Well, why do we need regular expression in a programming language like Java? As far as I know, the only necessary usage of regular expression is the find/replace function in text editors.
Upvotes: 1
Views: 428
Reputation: 29490
If you find that a regular expression would get too complex and unmaintable, use code instead. Regular expressions can get very complex even for things that sound very simple at first. For example validation of dates in the format mm/dd/yy[yy] is as "simple" as:
^(((((((0?[13578])|(1[02]))[\.\-/]?((0?[1-9])|([12]\d)|(3[01])))|(((0?[469])|(11))[\.\-/]?((0?[1-9])|([12]\d)|(30)))|((0?2)[\.\-/]?((0?[1-9])|(1\d)|(2[0-8]))))[\.\-/]?(((19)|(20))?([\d][\d]))))|((0?2)[\.\-/]?(29)[\.\-/]?(((19)|(20))?(([02468][048])|([13579][26])))))$
Nobody can maintain that. Manually parsing the date will need more code but can be much more readable and maintainable.

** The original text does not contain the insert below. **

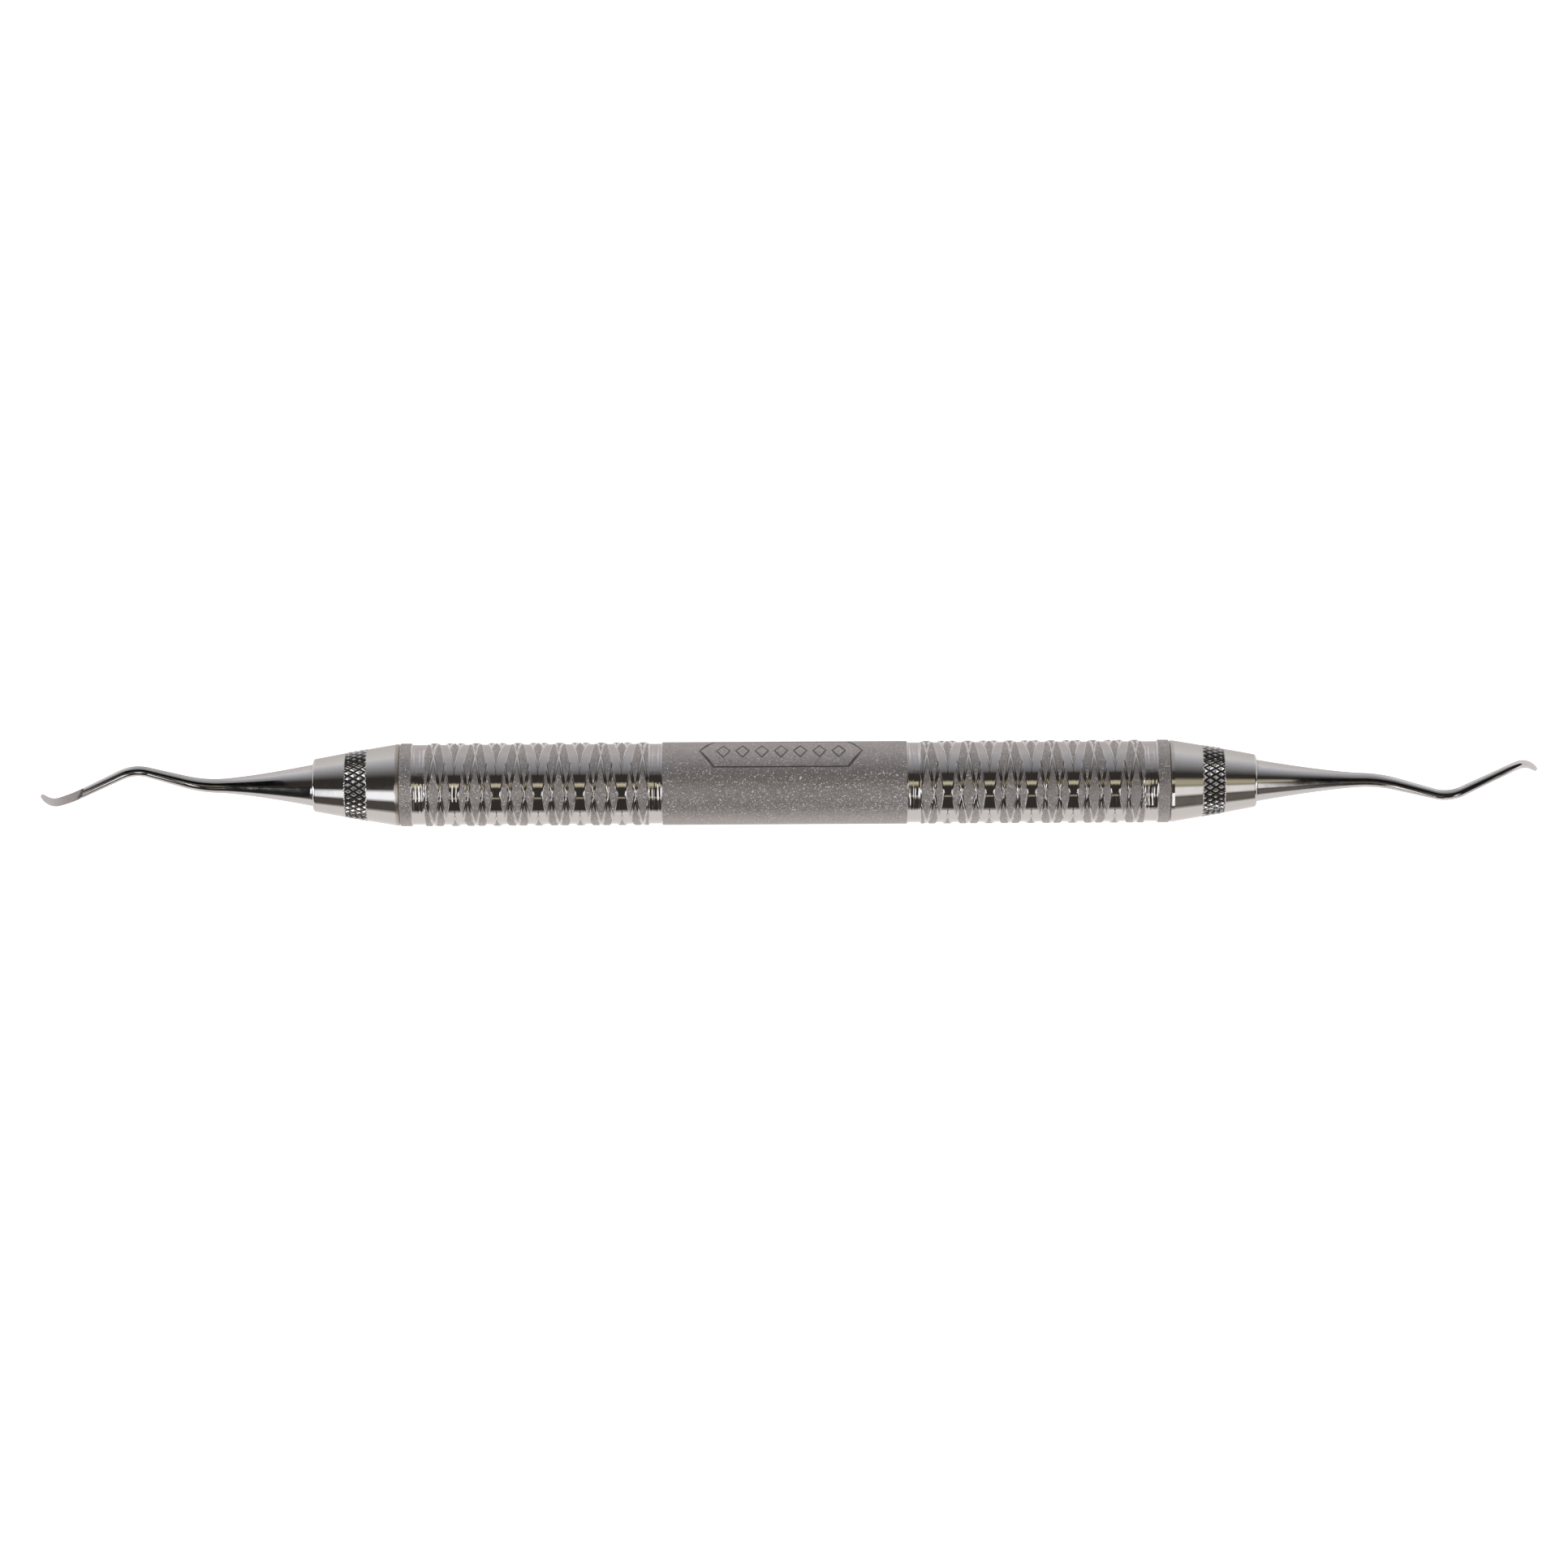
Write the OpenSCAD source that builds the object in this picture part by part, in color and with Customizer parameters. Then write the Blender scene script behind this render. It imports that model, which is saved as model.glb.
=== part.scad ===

Regular expressions are very powerful and useful for matching TEXT patterns, but are bad for validation with numeric parts like dates.
Upvotes: 2
Reputation: 1601
Anything that can be expressed as a regular expression can, by definition, be expressed as a chain of IFs. You use REGEX basically for two reasons:
If your expression gets too complex, the use the advice given by this answer. If it get truly nasty, think about learning how to use a parser generator like ANTLR or JavaCC. A simple grammar usually can replace a regex, and it is a lot easier to maintain.
Upvotes: 3
Reputation: 74760
Regular expressions can be easier to read, but they can also be too complicated. It depends on the format of data you want to match.
The Java RE implementation still has some quirks, with the effect that some quite simple expressions (like '((?:[^'\\]|\\.)*)'
) cause a stack overflow when matching longer strings. So make sure you test with real life data (and more extreme examples, too) - or use a regex engine with a different implementation (there are several ones, also as Java libraries).
Upvotes: 1
Reputation: 40176
Regular expression is very powerful in looking for patterns in the content. You can certainly avoid using regular expression and rely on the conditional statements, but you will soon notice that it takes many lines of code to accomplish the same task. Using too many nested conditional statements increases the cyclomatic complexity of your code, as a result, it becomes even more difficult to test because there are too many branches to test. Further, it also makes the code difficult to read and understand.
Granted, your colleague should have written testcases to test his regular expressions first.
There's no right or wrong answer here. If the task is simple, then there's no need to use regular expression. Otherwise, it is nice to sprinkle a little regular expressions here and there to make your code easy to read.
Upvotes: 0
Reputation: 39907
You can use regex cleverly by spliting those into smaller chunks, something like,
final String REGEX_SOMETHING = "something";
final String REGEX_WHATEVER = "whatever";
..
String REGEX_COMPLETE = REGEX_SOMETHING + REGEX_WHATEVER + ...
Upvotes: 1
Reputation: 16190
Regular expressions are a tool (like many others). You should use it when the work to be done could best be done with that tool. To know which tool to use, it helps ask a question like "When could I use regular expressions?". And of course it will become easier to decide which tool to use when you have many different tools in your toolbox and you know them fairly well.
Upvotes: 1
Reputation: 4385
As always, you should use the best tool for the job. I would define the "best tool" by the most simple, understandable, effective method that fulfills the requirements.
Often regexes will simplify code and make it more readable. But this is not always the case.
Also, I would not jump to conclusions that regexes caused the StackOverflowError.
Upvotes: 1
Reputation: 1387
So the multiple nested conditional statements with many split and trim methods are easier for you to debug than a single line or two with regular expressions?
My preference is regular expressions because once you learn them, they are far more maintainable and far easier to read than parsing huge nested if loops.
Upvotes: 2
Reputation: 29927
Like everything else: Use with care and KISS
I use regexes quite often, but I don't go over the top and write a 100 character regex, because I know that I (personally) won't understand it later... in fact I think my limit is about 30-40 characters, something larger than that makes me spend too much time scratching my head.
Upvotes: 4